THE WITCH DOCTOR’S WIFE

A DUSTY track, hardly in use, enough to break the springs; a hill, a tumble of boulders, just as the sketch map drawn by Mr Charlie Gotso had predicted; and above, stretching from horizon to horizon, the empty sky, singing in the heat of noon.

Mma Ramotswe steered the tiny white van cautiously, avoiding the rocks that could tear the sump from the car, wondering why nobody came this way. This was dead country; no cattle, no goats; only the bush and the stunted thorn trees. That anybody should want to live here, away from a village, away from human contact, seemed inexplicable. Dead country.

Suddenly she saw the house, tucked away behind the trees, almost in the shadow of the hill. It was a bare earth house in the traditional style; brown mud walls, a few glassless windows, with a knee-height wall around the yard. A previous owner, a long time ago, had painted designs on the wall, but neglect and the years had scaled them off and only their ghosts remained.

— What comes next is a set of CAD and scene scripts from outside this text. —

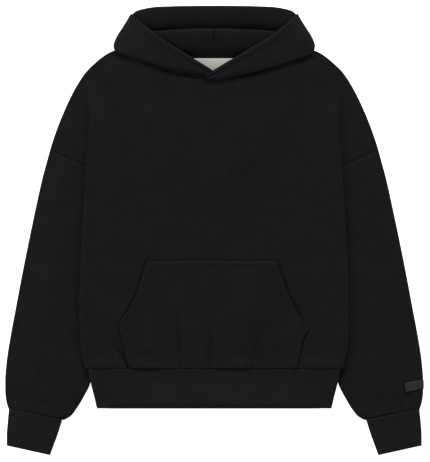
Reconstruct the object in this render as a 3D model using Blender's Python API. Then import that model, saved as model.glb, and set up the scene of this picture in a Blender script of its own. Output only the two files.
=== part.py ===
"""Pullover hoodie laid flat on its back, front up and hood towards +Y.

Every cut piece is its own wall of cloth. Sizes are in millimetres and turned to metres when a
mesh is made. The wearer's left is +X. Each wall starts as the sheet at the middle of its
thickness, and a Solidify modifier gives it that thickness.
"""

import math
from collections import namedtuple

import bmesh
import bpy

MM = 0.001

# Cloth and seams
FLEECE = 2.2
RIB = 2.6
LABEL_CLOTH = 0.6
PATCH_RUBBER = 0.9
SEAM_GAP = 0.3
AIR = 1.5  # left between two layers that are folded onto each other
LAYER = FLEECE + AIR  # from the middle of one layer to the middle of the next
FOLD_RADIUS = LAYER / 2
TABLE_LAYER = FLEECE / 2  # height of the middle of a layer that lies on the table

# Heights in the stack at the sides: sleeve below, then two layers of the body
PANEL_LAYER = TABLE_LAYER + LAYER  # the front lying on the back
RETURN_LAYER = PANEL_LAYER + LAYER  # the body's side turned under, over the sleeve
TOP_LAYER = RETURN_LAYER + LAYER  # the front above that
CROWN = 1.6  # extra air in the middle of the body

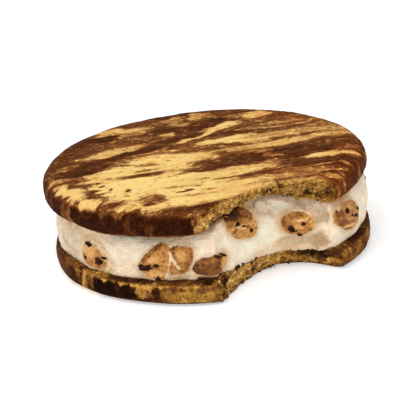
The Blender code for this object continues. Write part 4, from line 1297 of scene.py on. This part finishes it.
@dataclass
class Filling:
    """The disc of ice cream, frozen hard, with smooth sides and a torn face at the bite."""

    finish: IceCreamFinish
    voxel: float = 0.42 * MM
    swell: float = 0.20 * MM
    slump: float = 0.8
    dents: tuple[Dent, ...] = (
        Dent(14, -24, 19.5, 5.5, 0.9), Dent(21, -23.5, 17.5, 4.5, 0.8), Dent(18, -25, 9.5, 4.5, 0.6),
        Dent(14, -25.5, 13.5, 3.5, -0.6), Dent(10, -28, 10, 4.0, -0.7), Dent(29, -27.5, 12, 4.5, 0.7),
        Dent(25, -26, 9, 3.0, 0.5), Dent(5, -34, 12.5, 4.0, -0.4), Dent(17.5, -24.5, 15.8, 2.6, -0.6),
        Dent(30, -29, 17, 3.0, 0.5), Dent(33, -30, 12, 3.0, -0.4))
    piece: bpy.types.Object | None = None

    def build(self, zone: BiteZone, lumps: list[DoughLump]) -> bpy.types.Object:
        """Model, paint and dress the ice cream.

        Args:
            zone: Where the bite is.
            lumps: The lumps that it holds, already placed.

        Returns:
            The finished piece.
        """
        low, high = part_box("ice_cream")
        piece = self._solid(zone, lumps)
        points, normals = points_of(piece), normals_of(piece)
        bitten = zone.facing(points, normals, (low + high) / 2)
        side = ease(np.abs(normals[:, 2]), 0.9, 0.6)
        group = weigh(piece, "side_zone", side * (1.0 - bitten))
        torn = weigh(piece, "torn_zone", bitten)
        self._press(piece, points, normals)
        emboss(piece, relief_texture("CLOUDS", 6.0 * MM, noise_depth=2), 0.9 * MM, group)
        emboss(piece, relief_texture("CLOUDS", 1.6 * MM, noise_depth=3), 0.30 * MM, group)
        emboss(piece, relief_texture("CLOUDS", 3.4 * MM, noise_depth=2), 1.4 * MM, torn)
        emboss(piece, relief_texture("CLOUDS", 1.2 * MM, noise_depth=3), 0.50 * MM, torn)
        self._paint(piece, zone, lumps, points, bitten, low.z)
        smooth_shade(piece)
        dress(piece, self.finish.make(), "ice_cream", "ice_cream")
        self.piece = piece
        return piece

    def _solid(self, zone: BiteZone, lumps: list[DoughLump]) -> bpy.types.Object:
        """The ice cream as one skin, its pockets closed flush where the lumps sit."""
        piece = merged_copy("ice_cream", "vanilla_ice_cream")
        plugs = [merged_copy(lump.plan.node, "plug") for lump in lumps]
        for plug in plugs:
            emboss(plug, None, 0.32 * MM, middle=0.0)
        select_only(piece, *plugs)
        bpy.ops.object.join()
        apply(piece, "REMESH", mode="VOXEL", voxel_size=self.voxel)
        points = points_of(piece)
        covered = np.zeros(len(points))
        for lump in lumps:
            across, upward, outward = lump.on_face(points)
            low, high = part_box(lump.plan.node)
            width = 0.5 * (np.array(high - low) @ np.abs(np.array(lump.along))) / MM
            height = 0.5 * (high.z - low.z) / MM
            inside = np.hypot(across / (width + 0.9), upward / (height + 0.9))
            covered = np.maximum(covered, ease(inside, 1.08, 0.92) * (np.abs(outward) < 5.0))
        apply(piece, "SMOOTH", factor=0.5, iterations=260,
              vertex_group=weigh(piece, "plug_zone", covered, levels=4))
        apply(piece, "SMOOTH", factor=0.5, iterations=8)
        emboss(piece, None, self.swell, middle=0.0)
        self._seat(piece, zone)
        return piece

    def _seat(self, piece: bpy.types.Object, zone: BiteZone) -> None:
        """Press the ice cream's edges into both cookies, so that no gap shows."""
        low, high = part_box("ice_cream")
        points = points_of(piece)
        bitten = zone.facing(points, normals_of(piece), (low + high) / 2)
        foot = ease(points[:, 2], low.z + 2.6 * MM, low.z) * (1.0 - 0.75 * bitten)
        top = ease(points[:, 2], 15.0 * MM, 17.6 * MM)
        points[:, 2] += (0.6 * top - 0.95 * foot) * MM
        radius = np.hypot(points[:, 0], points[:, 1])
        angle = np.degrees(np.arctan2(points[:, 1], points[:, 0]))
        slumped = 0.35 + self.slump * ease(np.abs(angle + 120), 36, 12)
        points[:, :2] *= (1.0 + slumped * MM * foot / np.maximum(radius, 20 * MM))[:, None]
        piece.data.vertices.foreach_set("co", points.ravel())
        piece.data.update()

    def _press(self, piece: bpy.types.Object, points: Array, normals: Array) -> None:
        """Sculpt the hollows and swellings of the bitten face."""
        moved = points.copy()
        for dent in self.dents:
            away = np.linalg.norm(points - np.array([dent.x, dent.y, dent.z]) * MM, axis=1) / MM
            moved -= normals * (ease(away, dent.reach, 0.0) * dent.depth * MM)[:, None]
        piece.data.vertices.foreach_set("co", moved.ravel())
        piece.data.update()

    def _paint(self, piece: bpy.types.Object, zone: BiteZone, lumps: list[DoughLump], points: Array,
               bitten: Array, low: float) -> None:
        """Paint the light and shade of each place, the stains at the bite and round the lumps, and the warm painted
        shade under the upper cookie and along the foot.
        """
        unrolled = zone.unrolled(points)
        height = points[:, 2]
        angle = np.degrees(np.arctan2(points[:, 1], points[:, 0]))
        # Painted light and shade on the ice cream's side.
        side = CREAM_SIDE_LIGHT_AND_SHADE.paint(np.column_stack([angle, height / MM]), 9.0)
        stain_and_shade = CREAM_STAIN.paint(unrolled, 8.0) * bitten
        for lump in lumps:
            across, upward, outward = lump.on_face(points)
            gap = np.hypot(across, upward) - lump.reach(np.arctan2(upward, across))
            stain_and_shade = np.maximum(stain_and_shade, 0.62 * ease(gap, 2.2, -0.4) * (np.abs(outward) < 6.0))
        # Painted shade: warmer and darker just under the upper cookie and along the foot on the lower cookie, mixed in
        # with the stains.
        shade_under_top = ease(height, 15.8 * MM, 18.0 * MM) * (1.0 - bitten)
        shade_over_base = ease(height, low + 1.8 * MM, low - 0.4 * MM)
        # The tone painted here is light and shade: the side's, and at the bite the hollows' painted shade and the
        # swellings' painted highlights.
        paint(piece, "tone", side + (CREAM_BITE_LIGHT_AND_SHADE.paint(unrolled, 7.0) - side) * bitten)
        paint(piece, "stain_and_shade", np.clip(stain_and_shade + 0.48 * shade_under_top + 0.42 * shade_over_base, 0, 1))


# ---------------------------------------------------------------- crumbs


@dataclass
class Crumbs:
    """Loose grains standing on the broken faces, one mesh."""

    count: int = 3000
    smallest: float = 0.12 * MM
    largest: float = 0.54 * MM
    seed: int = 11

    def build(self, cookies: list[Cookie]) -> bpy.types.Object:
        """Scatter the crumbs over the cookies' broken faces.

        Args:
            cookies: The finished cookies.

        Returns:
            The finished piece.
        """
        random = np.random.default_rng(self.seed)
        pieces = [cookie.piece for cookie in cookies]
        points = np.concatenate([points_of(piece) for piece in pieces])
        normals = np.concatenate([normals_of(piece) for piece in pieces])
        bitten = np.concatenate([painted(piece, "crumb") for piece in pieces])
        tones = np.concatenate([painted(piece, "tone") for piece in pieces])
        weights = (bitten > 0.6) * ease(normals[:, 2], -0.97, -0.85) * ease(points[:, 2], 0.2 * MM, 0.8 * MM)
        picked = random.choice(len(points), self.count, p=weights / weights.sum())
        shape, faces = self._grain()
        corners, polygons, shades = [], [], []
        for number, index in enumerate(picked):
            size = self.smallest + (self.largest - self.smallest) * random.random() ** 2.4
            spin = Matrix.Rotation(6.28 * random.random(), 3, Vector(random.normal(size=3)))
            stretch = 0.7 + 0.6 * random.random(3)
            uneven = 1.0 + 0.22 * random.normal(size=(len(shape), 1))
            solid = (shape * uneven * stretch) @ np.array(spin).T * size
            shake = random.normal(size=3) * 0.15 * MM
            placed = solid + points[index] + shake - normals[index] * 0.10 * size
            placed[:, 2] = np.maximum(placed[:, 2], 0.0)
            corners.append(placed)
            polygons.append(faces + number * len(shape))
            shade = tones[index] + min(0.34 * random.normal() - 0.08, 0.22)
            shades.append(np.full(len(shape), shade))
        mesh = bpy.data.meshes.new("loose_crumbs")
        mesh.from_pydata(np.concatenate(corners).tolist(), [], np.concatenate(polygons).tolist())
        piece = bpy.data.objects.new("loose_crumbs", mesh)
        bpy.context.scene.collection.objects.link(piece)
        paint(piece, "tone", np.concatenate(shades))
        paint(piece, "pore_shade", np.zeros(self.count * len(shape)))
        select_only(piece)
        bpy.ops.object.shade_smooth_by_angle(angle=math.radians(50))
        dress(piece, CrumbFinish().make(), "cookie")
        return piece

    @staticmethod
    def _grain() -> tuple[Array, Array]:
        """Corners and faces of a twenty-sided grain of one unit."""
        bpy.ops.object.select_all(action="DESELECT")
        bpy.ops.mesh.primitive_ico_sphere_add(subdivisions=1, radius=1.0, location=(0, 0, 0))
        ball = bpy.context.view_layer.objects.active
        shape = points_of(ball)
        faces = np.array([list(face.vertices) for face in ball.data.polygons])
        bpy.ops.object.delete()
        return shape, faces


def painted(piece: bpy.types.Object, name: str) -> Array:
    """Numbers painted on a piece's points."""
    values = np.empty(len(piece.data.vertices), np.float32)
    piece.data.attributes[name].data.foreach_get("value", values)
    return values


# ---------------------------------------------------------------- studio


@dataclass(frozen=True)
class Softbox:
    """A square soft light aimed at the sandwich."""

    azimuth: float
    elevation: float
    distance: float
    size: float
    power: float
    colour: Colour = (1.0, 1.0, 1.0)


@dataclass
class Studio:
    """Pale floor, even light and the camera."""

    target: Vector
    elevation: float = math.radians(19.77)
    roll: float = math.radians(5.12)
    distance: float = 0.450
    lens: float = 146.8
    shift: tuple[float, float] = (0.0028, -0.0248)
    sky: float = 0.46
    lights: tuple[Softbox, ...] = (
        Softbox(-24, 60, 1.4, 0.9, 11.2), Softbox(-6, 14, 1.4, 0.9, 2.1),
        Softbox(75, 30, 1.3, 0.9, 2.4), Softbox(-150, 40, 1.4, 1.0, 2.6))

    def build(self) -> None:
        """Set up the floor, the sky, the lights and the camera."""
        self._floor()
        self._sky()
        for number, light in enumerate(self.lights):
            self._light(number, light)
        self._camera()

    def _floor(self) -> None:
        """A wide floor under the sandwich, which isn't part of it."""
        bpy.ops.object.select_all(action="DESELECT")
        bpy.ops.mesh.primitive_plane_add(size=6.0, location=(0, 0, -0.05 * MM))
        floor = bpy.context.view_layer.objects.active
        floor.name = "floor"
        bpy.ops.object.transform_apply(location=True, rotation=True, scale=True)
        floor.data.materials.append(FloorFinish().make())

    def _sky(self) -> None:
        """Even white light from all round."""
        world = bpy.data.worlds.new("studio")
        bpy.context.scene.world = world
        world.use_nodes = True
        background = world.node_tree.nodes["Background"]
        background.inputs["Color"].default_value = (1.0, 1.0, 1.0, 1.0)
        background.inputs["Strength"].default_value = self.sky

    def _light(self, number: int, light: Softbox) -> None:
        """One softbox, facing the target."""
        azimuth, elevation = math.radians(light.azimuth), math.radians(light.elevation)
        back = Vector((math.sin(azimuth) * math.cos(elevation),
                       -math.cos(azimuth) * math.cos(elevation), math.sin(elevation)))
        bpy.ops.object.light_add(type="AREA", location=self.target + back * light.distance)
        lamp = bpy.context.view_layer.objects.active
        lamp.name = f"softbox_{number}"
        lamp.rotation_euler = back.to_track_quat("Z", "Y").to_euler()
        lamp.data.shape = "SQUARE"
        lamp.data.size = light.size
        lamp.data.energy = light.power
        lamp.data.color = light.colour

    def _camera(self) -> None:
        """The camera, raised over the near side and rolled a little."""
        back = Vector((0.0, -math.cos(self.elevation), math.sin(self.elevation)))
        level = Vector((1.0, 0.0, 0.0))
        upright = back.cross(level)
        right = level * math.cos(self.roll) - upright * math.sin(self.roll)
        up = back.cross(right)
        bpy.ops.object.camera_add(location=self.target + back * self.distance)
        camera = bpy.context.view_layer.objects.active
        camera.rotation_euler = Matrix((right, up, back)).transposed().to_euler()
        camera.data.lens = self.lens
        camera.data.sensor_width = 36.0
        camera.data.shift_x, camera.data.shift_y = self.shift
        camera.data.clip_start = 0.01
        bpy.context.scene.camera = camera


# ---------------------------------------------------------------- the whole


CHOCOLATE_BAKE = BakedFinish(
    "marbled_cookie_top", linear(40, 16, 5), linear(82, 40, 14), linear(112, 64, 28),
    linear(150, 98, 50), linear(196, 144, 82), linear(234, 186, 108), linear(255, 220, 136), calm=0.5)
GOLDEN_BAKE = BakedFinish(
    "marbled_cookie_base", linear(28, 9, 3), linear(54, 25, 9), linear(92, 54, 24),
    linear(128, 86, 38), linear(164, 116, 50), linear(206, 156, 72), linear(238, 200, 116),
    blushing=0.35, calm=0.15)
CHIP_FINISH = GrainFinish("chocolate", linear(22, 8, 3), linear(66, 32, 14), 0.55)


def main() -> None:
    """Build every piece in order and report it."""
    logging.basicConfig(level=logging.INFO, format="%(name)s %(message)s")
    bpy.context.scene.view_settings.view_transform = "Standard"
    noise.seed_set(MARBLING_SEED)
    zone = BiteZone()
    arches = ((-17, -38, 17, 0.9), (4, -38, 11, 2.4), (10, -30, 6, 1.8))
    cookies = [Cookie(Layer.TOP, CHOCOLATE_BAKE, TOP_WALL, TOP_BITE, arches=arches),
               Cookie(Layer.BASE, GOLDEN_BAKE, BASE_WALL, BASE_BITE, frayed=2.0)]
    for cookie in cookies:
        cookie.build(zone)
    lumps = [DoughLump(plan, index) for index, plan in enumerate(LUMP_PLANS)]
    for lump in lumps:
        lump.place()
    filling = Filling(IceCreamFinish())
    cream = surface_of(filling.build(zone, lumps))
    dough = DoughFinish().make()
    for lump in lumps:
        lump.build(dough, cream)
    Chips(CHIP_FINISH).build(lumps)
    Crumbs().build(cookies)
    Studio(Vector((0.0, 0.0, 13 * MM))).build()


if __name__ == "__main__":
    main()
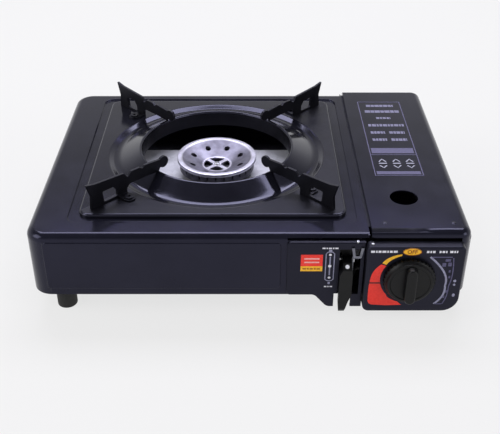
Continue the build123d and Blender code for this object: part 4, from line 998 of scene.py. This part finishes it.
def makeWorld(look):
    world = bpy.data.worlds.new("paleStudio")
    bpy.context.scene.world = world
    world.use_nodes = True
    tree = world.node_tree
    tree.nodes.clear()
    view = addNode(tree, "ShaderNodeTexCoord").outputs["Generated"]
    height = addNode(tree, "ShaderNodeSeparateXYZ", links={0: view}).outputs["Z"]
    walls, ceiling = look["dimmed"]                     # walls pale, ceiling dark between the lamps
    light = addNode(tree, "ShaderNodeMapRange",
                    {1: walls, 2: ceiling, 3: look["level"], 4: look["overhead"]}, {0: height})
    room = addNode(tree, "ShaderNodeBackground", {"Color": linear(look["colour"])},
                   {"Strength": light.outputs[0]})
    walls, ceiling = look["shownDimmed"]
    shown = addNode(tree, "ShaderNodeMapRange",
                    {1: walls, 2: ceiling, 3: 1.0, 4: look["shownOverhead"]}, {0: height})
    backdrop = addNode(tree, "ShaderNodeBackground", {"Color": linear(look["shown"])},
                       {"Strength": shown.outputs[0]})
    mixed = addNode(tree, "ShaderNodeMixShader",
                    links={0: seenBy(tree), 1: room.outputs[0], 2: backdrop.outputs[0]})
    addNode(tree, "ShaderNodeOutputWorld", links={"Surface": mixed.outputs[0]})


def makeLamp(name, look):
    lamp = bpy.data.lights.new(name, "AREA")
    lamp.shape = "RECTANGLE"
    lamp.size, lamp.size_y = look["size"]
    lamp.energy = look["power"]
    lamp.color = linear(look["colour"])[:3]
    holder = bpy.data.objects.new(name, lamp)
    bpy.context.scene.collection.objects.link(holder)
    holder.location = look["place"]
    towards = Vector(look["aim"]) - Vector(look["place"])
    holder.rotation_euler = towards.to_track_quat("-Z", "Y").to_euler()


def makeCamera(look):
    data = bpy.data.cameras.new("studioView")
    data.sensor_fit = "HORIZONTAL"
    data.sensor_width = look["sensor"]
    data.lens = look["lens"]
    camera = bpy.data.objects.new("studioView", data)
    bpy.context.scene.collection.objects.link(camera)
    camera.location = look["place"]
    camera.rotation_euler = (math.radians(90 - look["pitch"]), 0, 0)
    bpy.context.scene.camera = camera


makeFloor(floorLook)
makeWorld(worldLook)
for name, look in lampLooks.items():
    makeLamp(name, look)
makeCamera(cameraLook)
bpy.context.scene.view_settings.view_transform = "Standard"
print("room, camera and light made")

She parked the van and drew in her breath. She had faced down fraudsters; she had coped with jealous wives; she had even stood up to Mr Gotso; but this meeting would be different. This was evil incarnate, the heart of darkness, the root of shame. This man, for all his mumbo-jumbo and his spells, was a murderer.

She opened the door and eased herself out of the van. The sun was riding high and its light prickled at her skin. They were too far west here, too close to the Kalahari, and her unease increased. This was not the comforting land she had grown up with; this was the merciless Africa, the waterless land.

She made her way towards the house, and as she did so she felt that she was being watched. There was no movement, but eyes were upon her, eyes from within the house. At the wall, in accordance with custom, she stopped and called out, announcing herself.

“I am very hot,” she said. “I need water.”

There was no reply from within the house, but a rustle to her left, amongst the bushes. She turned round, almost guiltily, and stared. It was a large black beetle, a setotojane, with its horny neck, pushing at a minute trophy, some insect that had died of thirst perhaps. Little disasters, little victories; like ours, she thought; when viewed from above we are no more than setotojane.

“Mma?”

She turned round sharply. A woman was standing in the doorway, wiping her hands on a cloth.

Mma Ramotswe stepped through the gateless break in the wall.

“Dumela Mma,” she said. “I am Mma Ramotswe.”

The woman nodded. “Eee. I am Mma Notshi.”

Mma Ramotswe studied her. She was a woman in her late fifties, or thereabouts, wearing a long skirt of the sort which the Herero women wore; but she was not Herero—she could tell.